A reporter once asked former UCLA Bruins and Indiana Pacers shooting guard Reggie Miller how he broke out of shooting slumps. The premier marksman responded, “Shoot like there is no slump.”
Wednesday night, it might have been beneficial for Boston College men’s basketball if Eli Carter didn’t abide by that advice. Mired in a four-game rut, in which he shot 26.5 percent from the floor and made more than two shots just once, the graduate transfer danced his way across the floor, following one step-back jumper with another. And one after the other, the shots clanged away, including one particularly excruciating miss that twice rolled around the rim before falling out.
Bogged down by Carter’s woeful 1-for-17 shooting, the Eagles (7-19, 0-13 Atlantic Coast) fell 65-54 to Clemson (16-10, 9-5), thwarted in their quest to finally win a game in 2016.
Buried beneath Carter’s struggles was one of the most complete efforts BC has put together in conference play, with all other players combining to shoot 54.1 percent. Dennis Clifford was particularly impressive for the third straight game, finishing with 17 points and eight rebounds. He even swished his first 3-pointer of the season.
Despite falling behind 14-5 early in the first half, the Eagles roared back with an 8-0 run in which they exploited Clemson’s pick and roll defense, which suffered lapses all night.
BC really excelled at quickly moving the ball when two defenders went to harass the ball handler, leading to easy layups and dunks for their big men. Clifford benefitted from this movement all night, with three dunks coming on nearly identical sequences.
Garland Owens joined in on the dunking, with his nightly highlight, corralling a slightly errant pass from Ervins Meznieks for an alley-oop after a nice back cut.

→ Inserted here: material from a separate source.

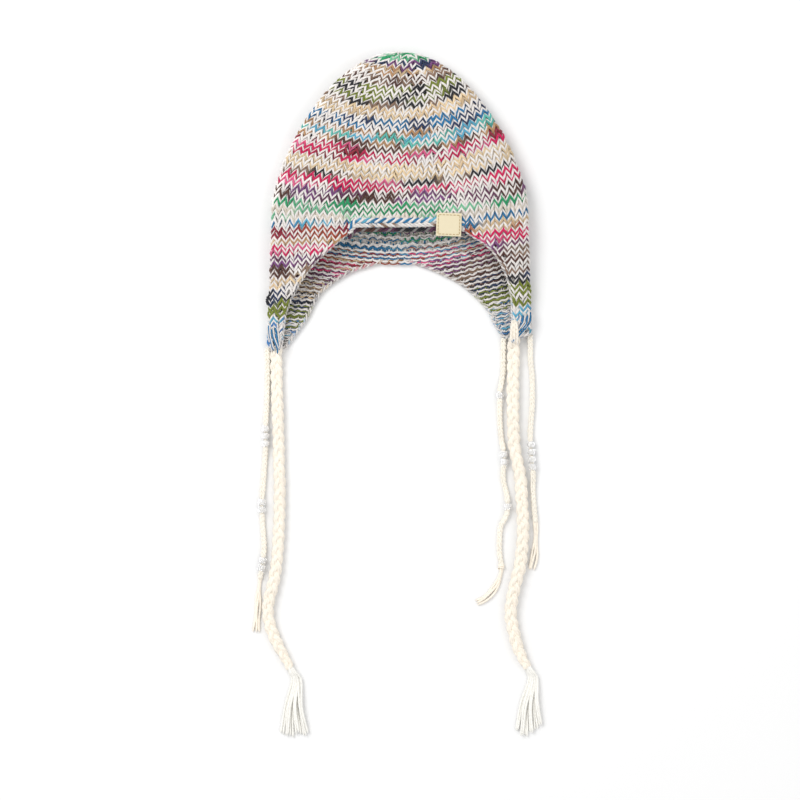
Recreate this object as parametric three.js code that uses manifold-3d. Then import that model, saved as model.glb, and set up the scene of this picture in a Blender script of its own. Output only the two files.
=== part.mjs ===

Defensively, BC opened up with a 2-3 zone, which it used quite frequently all night with the goal of keeping Clemson’s athletic wings out of the paint. The zone worked better than it had all season in the first half, keeping Clemson from driving into the paint and forcing the Tigers to keep the ball on the perimeter. Clemson took 14 three-point shots in the half and shot just 33 percent from the field.
Despite this, the Eagles led just 34-31 going into the locker room at the half. Much of that had to do with Clemson’s prowess on the offensive glass, where it battered an undersized BC team to the tune of nine offensive rebounds and seven second chance points.
Additionally, Clemson picked up easy points in transition, where the Tigers could attack the Eagles before the zone was fully set. The tempo led to some easy post-ups for junior forward Jaron Blossomgame, who played all 40 minutes and scored a game-high 23 points. Blossomgame also dropped the hammer on Clifford with a fastbreak dunk late in the first half.
The first half saw a concerted effort among BC players to pass the ball quickly and decisively, as well as move off the ball. This helped to offset Carter’s 0-for-7 shooting.
In the second half, Clemson’s defense really clamped down. After a Clifford dunk with about 15 minutes remaining put BC up 41-37, the Eagles went ice-cold from the field and scored just 13 points over the remainder of the contest.
A lot of the credit should go to Avry Holmes, who played tremendous defense on Carter and also scored 12 of his 17 points in the second half. Holmes played Carter physically, getting into his body and disrupting the timing and movement of the BC offense.
Then, with the shot clock winding down, he forced Carter into tough isolation shots. While Carter often voluntarily takes such low-percentage shots, Holmes did an excellent job of walling off his driving lanes.
While the offense stalled out, Clemson finally began to solve the zone. The key proved to enter the ball to Blossomgame near the middle of the zone, where he could either drive to the basket or post up his man. His strength and array of floaters was too much to handle for the Eagles’ interior players.
A Donte Grantham 3-pointer with 12 minutes left that gave Clemson a 45-43 lead put them in front for good.
The Eagles’ disjointed offense took care of the rest, committing eight of its 11 turnovers in the half, with Clifford’s four giveaways blemishing an otherwise outstanding night. These gave Clemson easy transition opportunities, which helped them to put the game out of reach, especially on a night when the Tigers were struggling to make any jump shots.
A night like this one highlights how much the Eagles miss Jerome Robinson and his ability to create his own looks. With Carter in a horrible slump, another player who could take the ball and make plays for others would have been highly useful. As it stands, Carter is the only active player capable of doing so. While his shot selection in the game was fairly indefensible, it’s still important to note that likely no one else on the roster would’ve created better looks in those late-clock isolation situations.
And so the hunt for a conference win continues. The hope of a victory should only increase after this game, due to both the Eagles’ weaker remaining competition and the consistent effort and intensity the team showed. While it was lacking in some of the early conference games, this marked the third straight game that BC held a second-half lead. Additionally, if Carter had shot anywhere near his average—37.8 percent—this game would have been significantly closer.
All streaks must come to an end. Unfortunately for the Eagles, they’ll have to wait at least another game to snap theirs. If they can adopt Carter’s mantra, playing like they’re not in a slump, that first victory may not be that far off.